A redução nos preços máximos (pricecaps) que as redes visitadas podem cobrar aos operadores visitantes é também de saudar, mas a escala da redução é insuficiente, dada a diferença entre os preços novamente faturados e os custos reais de itinerância na rede visitada. Tal leva a um aumento do custo da assinatura de base para os consumidores e a um enfraquecimento da competitividade dos operadores de redes móveis virtuais que têm de adquirir serviços de itinerância junto dos principais operadores móveis.

4.8.

O CESE apoia a opção preferida na proposta, a Opção 3 — RLAH sustentável e genuína, e considera que se deve assegurar uma redução mais acentuada dos preços máximos do que a indicada na proposta.

4.9.

A proposta prevê um aumento da transparência a nível grossista no respeitante às gamas de números usadas para a prestação de serviços de valor acrescentado, criando uma base de dados centralizada da UE acessível aos operadores dessas gamas de números.

4.10.

O Comité recomenda que se inclua na proposta a possibilidade de interrupção do serviço em caso de utilização fraudulenta (ping-call), mediante aviso das autoridades judiciais ou policiais, prevendo vias de recurso para os operadores desses serviços.

4.11.

A proposta garante aos clientes de itinerância o livre acesso aos serviços de emergência, adotando medidas específicas ao nível do mercado grossista, incluindo chamadas gratuitas e a geolocalização.

4.12.

Apesar de visar efetivamente eliminar as anomalias observadas no acesso à rede de itinerância (fluidez da ligação, acesso reduzido à 3G ou 4G, etc.), em comparação com os consumidores detentores de uma assinatura adquirida no país de itinerância, o CESE observa que, em contrapartida, a proposta não regula as práticas que o Comité considera anómalas, tais como:

o facto de se limitar no estrangeiro o volume de megabytes incluído na assinatura quando este é utilizado em itinerância, e

a aplicação de tarifas ainda muito elevadas para os consumidores que não se encontram em itinerância quando contactam um assinante que adquiriu um serviço móvel num país diferente.

4.13.

Ainda que o regulamento refira uma «utilização responsável» para descrever a utilização em itinerância, o Comité lamenta que não especifique os limites e não aborde as regras da política de utilização equitativa no que diz respeito aos planos tarifários ilimitados, nem a tarifação das chamadas internacionais, independentemente de o cliente de origem se encontrar em itinerância ou não.
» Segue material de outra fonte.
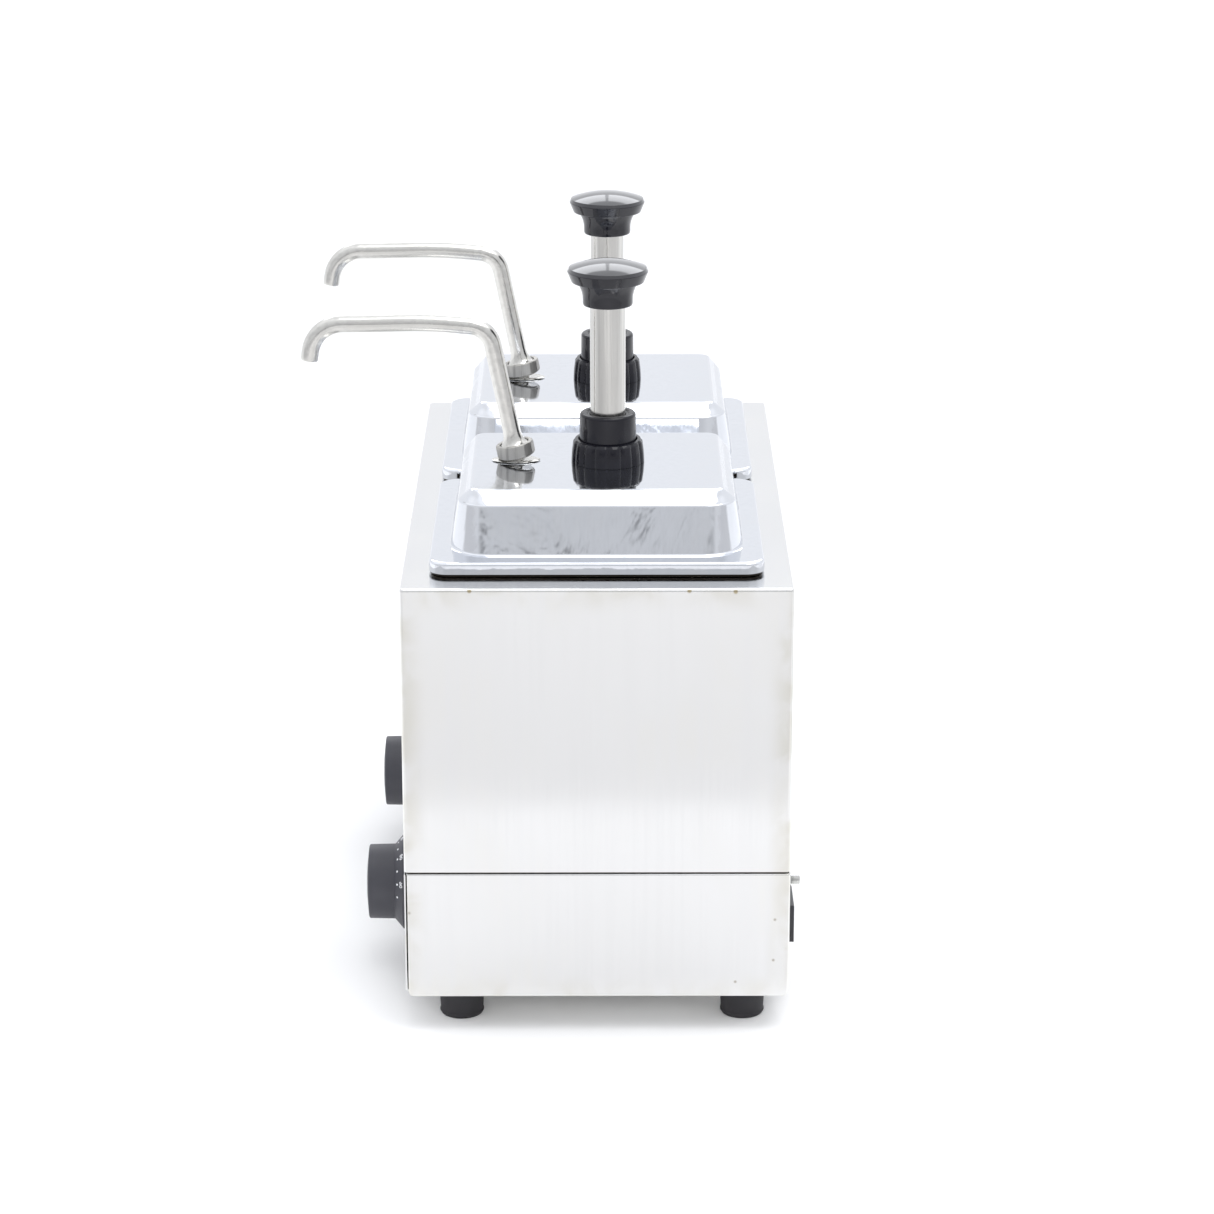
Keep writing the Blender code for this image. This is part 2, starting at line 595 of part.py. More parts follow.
def pump_cylinder(side):
    """The barrel: a threaded neck through the lid, a flange under it, and a bored floor."""
    lid_under = LID_TOP_Z - LID_SHEET
    flange_top = lid_under - 0.0023
    barrel = [
        (BORE_RADIUS, 0.0480), (NECK_RADIUS, 0.0480), (NECK_RADIUS, flange_top), (0.0200, flange_top),
        (0.0200, flange_top - 0.0025), (CYLINDER_RADIUS, flange_top - 0.0025),
        (CYLINDER_RADIUS, CYLINDER_END_Z), (0.0035, CYLINDER_END_Z),
        (0.0035, CYLINDER_FLOOR_Z), (BORE_RADIUS, CYLINDER_FLOOR_Z),
    ]
    made = object_from(f"pump_cylinder_{side}", turned(barrel, bored=True), "pump_plastic", pump_place(side))
    port = turned([(0.0030, 0.0100), (0.0030, 0.0200)], 8)
    x, y, z = pump_place(side)
    cut(made, port, "side_port", (x, y, z + PORT_Z), (pi / 2, 0, 0))
    gasket = [
        (NECK_RADIUS + GAP, flange_top + GAP), (0.0195, flange_top + GAP),
        (0.0195, lid_under - GAP), (NECK_RADIUS + GAP, lid_under - GAP),
    ]
    object_from(f"lid_gasket_{side}", turned(gasket, bored=True), "seal_rubber", pump_place(side))


def guide_cap(side):
    """The collar that guides the plunger, held down on the cylinder's neck by the locking nut."""
    bore, r, top = ROD_RADIUS + 0.0004, CAP_RADIUS, CAP_TOP_Z
    outline = [
        (bore, 0.0340), (0.0127, 0.0340), (0.0127, 0.0483), (0.0166, 0.0483), (0.0166, 0.0502),
        (r + 0.0001, 0.0502), (r, top - 0.0020), (r - 0.0006, top - 0.0006), (r - 0.0018, top),
        (0.0113, top), (bore, top - 0.0014),
    ]
    object_from(f"guide_cap_{side}", turned(outline, bored=True), "black_gloss", pump_place(side))


def locking_nut(side, ribs=16):
    """The ribbed nut on the cylinder's thread, widest where it is drawn down on the lid."""
    low, top = LID_TOP_Z + GAP, NUT_TOP_Z
    plain = [(NECK_RADIUS + GAP, low), (0.0186, low)]
    ribbed = [(NUT_RADIUS, low + 0.0004), (NUT_RADIUS - 0.0003, low + 0.0050), (0.0190, top - 0.0016)]
    rim = [(0.0180, top), (0.0158, top), (0.0158, 0.0506), (0.0170, 0.0506), (0.0170, 0.0481),
           (NECK_RADIUS + GAP, 0.0481)]

    def ring(radius, z, depth):
        points = circle(radius, z, 2 * ribs)
        return [p - depth * (1 - i % 2) * Vector((p.x, p.y, 0)) / radius for i, p in enumerate(points)]

    rings = [ring(r, z, 0) for r, z in plain] + [ring(r, z, 0.0009) for r, z in ribbed]
    rings += [ring(r, z, 0) for r, z in rim]
    object_from(f"locking_nut_{side}", skin(rings, looped=True), "black_gloss", pump_place(side))


def intake_valve(side):
    """The foot valve: a ball on a coned seat, under the cylinder's floor."""
    top = CYLINDER_END_Z - GAP
    body = [
        (0.0064, top), (0.0130, top), (0.0130, top - 0.0027), (0.0100, top - 0.0027),
        (0.0100, -0.1230), (0.0090, -0.1250), (0.0032, -0.1250), (0.0032, -0.1160), (0.0064, -0.1125),
    ]
    object_from(f"intake_valve_{side}", turned(body, bored=True), "pump_plastic", pump_place(side))
    radius = 0.0046
    rest = Vector(pump_place(side)) + Vector((0, 0, -0.1122))
    steps = [asin(1) * (i / 3 - 1) for i in range(1, 6)]
    outline = [(0, -radius)] + [(radius * cos(a), radius * sin(a)) for a in steps] + [(0, radius)]
    object_from(f"intake_ball_{side}", turned(outline, 10), "screw_steel", rest)


def discharge_tube(side):
    """The riser inside the pan, from the cylinder's side port up to the spout's seat."""
    side_on, y_axis, z_axis = Vector((1, 0, 0)), Vector((0, 1, 0)), Vector((0, 0, 1))
    bend, start = 0.0140, -CYLINDER_RADIUS - GAP
    path = [Vector((0, start, PORT_Z))]
    path += arc(Vector((0, SPOUT_Y + bend, PORT_Z + bend)), bend, -90, -180, 4, (y_axis, z_axis))
    path += [Vector((0, SPOUT_Y, LID_TOP_Z - 0.0085))]
    turns = [-y_axis] + [across(path, i) for i in range(1, len(path) - 1)] + [z_axis]
    outer = hoops(path, [TUBE_RADIUS] * len(path), side_on, 8, turns)
    inner = hoops(path, [TUBE_BORE] * len(path), side_on, 8, turns)
    shape = skin(outer + list(reversed(inner)), looped=True)
    object_from(f"discharge_tube_{side}", shape, "spout_steel", pump_place(side))


# ---------------------------------------------------------------- spouts
LEG_AXIS = Vector((0, -sin(SPOUT_TILT), cos(SPOUT_TILT)))
LEG_ROOT = Vector((0, SPOUT_Y, LID_TOP_Z))


def on_leg(distance):
    """A point on the spout leg's axis, from where it meets the lid's top."""
    return LEG_ROOT + distance * LEG_AXIS


def about_leg(radius, distance, sides=ROUND, flats=False):
    """A ring about the leg's axis: round, or a polygon with a corner at every second point."""
    side_on = Vector((1, 0, 0))
    up = LEG_AXIS.cross(side_on)
    points = []
    for k in range(sides):
        a = 2 * pi * k / sides
        r = radius * (cos(2 * pi / sides) if flats and k % 2 else 1)
        points.append(on_leg(distance) + r * (cos(a) * side_on + sin(a) * up))
    return points


def spout_seat(side):
    """The wedge-shaped union through the lid that the spout's foot stands on."""
    level = [Vector((0, SPOUT_Y, z)) for z in (LID_TOP_Z - 0.0082, LID_TOP_Z + GAP)]
    flat = hoops([level[0], level[1]], [0.0062, 0.0062], Vector((1, 0, 0)), ROUND, [Vector((0, 0, 1))] * 2)
    foot = hoops([level[1]], [0.0090], Vector((1, 0, 0)), ROUND, [Vector((0, 0, 1))])
    bore = hoops([level[0]], [0.0034], Vector((1, 0, 0)), ROUND, [Vector((0, 0, 1))])
    rings = flat + foot + [
        about_leg(0.0088, 0.0026), about_leg(0.0063, 0.0026), about_leg(0.0063, 0.0080),
        about_leg(0.0034, 0.0080), about_leg(0.0034, 0.0010),
    ] + bore
    object_from(f"spout_seat_{side}", skin(rings, looped=True), "spout_steel", pump_place(side))


def spout_nut(side, sides=24):
    """The twelve-sided union nut that holds the spout's foot on its seat."""
    low, top, r = 0.0030, 0.0104, SPOUT_NUT_RADIUS
    rings = [
        about_leg(0.0067, low, sides), about_leg(r - 0.0006, low, sides),
        about_leg(r, low + 0.0006, sides, True), about_leg(r, top - 0.0006, sides, True),
        about_leg(r - 0.0008, top, sides), about_leg(0.0078, top, sides), about_leg(0.0078, 0.0081, sides),
        about_leg(0.0067, 0.0081, sides),
    ]
    object_from(f"spout_nut_{side}", skin(rings, looped=True), "spout_steel", pump_place(side))


def spout_path():
    """The spout's centre line, in the upright plane through the pump's axis: the leaning leg, the
    shoulder bend, the slightly bowed run and the down-turned outlet."""
    y_axis, z_axis = Vector((0, 1, 0)), Vector((0, 0, 1))
    shoulder, outlet, run_z, slope = 0.0135, 0.0175, 0.1168, radians(6)
    short, tip = radians(9), 0.0051  # how far the outlet stops short of upright, and its straight end
    bend_y = -SPOUT_REACH - PUMP_Y + (outlet + TUBE_RADIUS) * cos(short) + tip * sin(short)
    corner = LEG_ROOT + LEG_AXIS * ((0.1145 - LID_TOP_Z) / LEG_AXIS.z)
    turn = (pi / 2 - SPOUT_TILT - slope) / 2
    back_off = shoulder * tan(turn)
    start = corner - LEG_AXIS * back_off
    centre = start + shoulder * Vector((0, -cos(SPOUT_TILT), -sin(SPOUT_TILT)))
    path = [on_leg(0.020), on_leg(0.045)]
    first = degrees(SPOUT_TILT)
    path += arc(centre, shoulder, first, 90 - degrees(slope), 5, (y_axis, z_axis))
    run_start = path[-1]
    reach = (run_start.y - bend_y) / 3
    for share, bow in ((1, 0.72), (2, 1.0)):
        y = run_start.y - reach * share
        path.append(Vector((0, y, run_start.z + (run_z - run_start.z) * bow)))
    middle = Vector((0, bend_y, run_z - outlet))
    path += arc(middle, outlet, 90, 180 - degrees(short), 6, (y_axis, z_axis))
    path.append(path[-1] + tip * Vector((0, -sin(short), -cos(short))))
    return path


def spout(side, sides=12):
    """The bent outlet tube, with a flanged and coned foot inside the union nut."""
    path = spout_path()
    foot = [about_leg(r, s, sides) for r, s in
            ((0.0074, 0.0083), (0.0074, 0.0096), (0.0064, 0.0096), (TUBE_RADIUS, 0.0140))]
    turns = [LEG_AXIS, LEG_AXIS] + [across(path, i) for i in range(2, len(path))]
    outer = hoops(path, [TUBE_RADIUS] * len(path), Vector((1, 0, 0)), sides, turns)
    inner = hoops(path, [TUBE_BORE] * len(path), Vector((1, 0, 0)), sides, turns)
    bore = [about_leg(TUBE_BORE, 0.0083, sides)]
    shape = skin(foot + outer + list(reversed(inner)) + bore, looped=True)
    object_from(f"spout_{side}", shape, "spout_steel", pump_place(side))


# ---------------------------------------------------------------- the whole object
def clear_scene():
    for old in list(bpy.data.objects):
        bpy.data.objects.remove(old, do_unlink=True)


def build():
    clear_scene()
    upper_housing()
    base_shell()
    front_panel()
    bottom_plate()
    foot_pieces()
    power_inlet()
    earth_terminal()
    terminal_block()
    for side in PAN_X:
        for piece in (water_well, heating_element, thermostat, heat_knob, food_pan, lid,
                      pump_knob, plunger, return_spring, pump_cylinder, guide_cap, locking_nut,
                      intake_valve, discharge_tube, spout_seat, spout_nut, spout):
            piece(side)


build()
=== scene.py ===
"""How the heated two-pump sauce dispenser looks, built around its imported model.

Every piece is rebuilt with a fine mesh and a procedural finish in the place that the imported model
gives it. Heights with names ending in _Z are above the deck, and -Y is the operator's side.
"""

import json
from math import cos, degrees, pi, radians, sin, tan

import bmesh
import bpy
from mathutils import Matrix, Vector


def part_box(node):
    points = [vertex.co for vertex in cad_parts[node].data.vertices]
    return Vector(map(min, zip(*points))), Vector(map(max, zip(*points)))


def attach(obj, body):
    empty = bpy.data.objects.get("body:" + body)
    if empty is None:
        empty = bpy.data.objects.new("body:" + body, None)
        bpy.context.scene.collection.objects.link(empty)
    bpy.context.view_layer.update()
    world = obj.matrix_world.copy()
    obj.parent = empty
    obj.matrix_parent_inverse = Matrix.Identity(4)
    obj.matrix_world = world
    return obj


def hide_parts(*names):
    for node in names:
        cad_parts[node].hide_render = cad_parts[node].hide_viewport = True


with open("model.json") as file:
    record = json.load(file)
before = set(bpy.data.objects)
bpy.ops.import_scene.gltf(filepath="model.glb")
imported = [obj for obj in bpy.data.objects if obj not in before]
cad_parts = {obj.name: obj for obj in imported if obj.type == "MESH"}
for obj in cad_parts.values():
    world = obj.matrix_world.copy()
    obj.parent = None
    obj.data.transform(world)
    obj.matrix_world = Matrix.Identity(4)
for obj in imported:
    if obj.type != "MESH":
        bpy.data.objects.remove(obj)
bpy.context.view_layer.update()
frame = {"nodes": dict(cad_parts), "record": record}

# ---------------------------------------------------------------- places and sizes from the frame
SIDES = ("left", "right")
BODIES = frame["record"]["behaviour"]["bodies"]
BODY_OF = {node: body for body, nodes in BODIES.items() for node in nodes}
SLOT_OF = {part["node"]: part["material_slot"] for part in frame["record"]["subparts"]}


def low(node):
    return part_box(node)[0]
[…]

O Comité propõe a supressão da expressão «sob reserva de políticas de utilização responsável», tendo em conta que não é especificado o seu âmbito, pois este argumento é atualmente utilizado pelos operadores para restringir fortemente a utilização das tarifas planas de itinerância.

4.14.

Em especial, o Comité está particularmente atento às situações de utilização de dispositivos móveis em zonas que fazem fronteira com países não membros da União Europeia e recomenda:

que seja solicitada uma articulação específica com os operadores intervenientes nas zonas da União Europeia, para que os preços de itinerância RLAH da UE sejam alargados a esses países ou à zona geográfica limítrofe,

que sejam celebrados acordos internacionais com vista a alargar a itinerância RLAH da UE aos países vizinhos da UE.

4.15.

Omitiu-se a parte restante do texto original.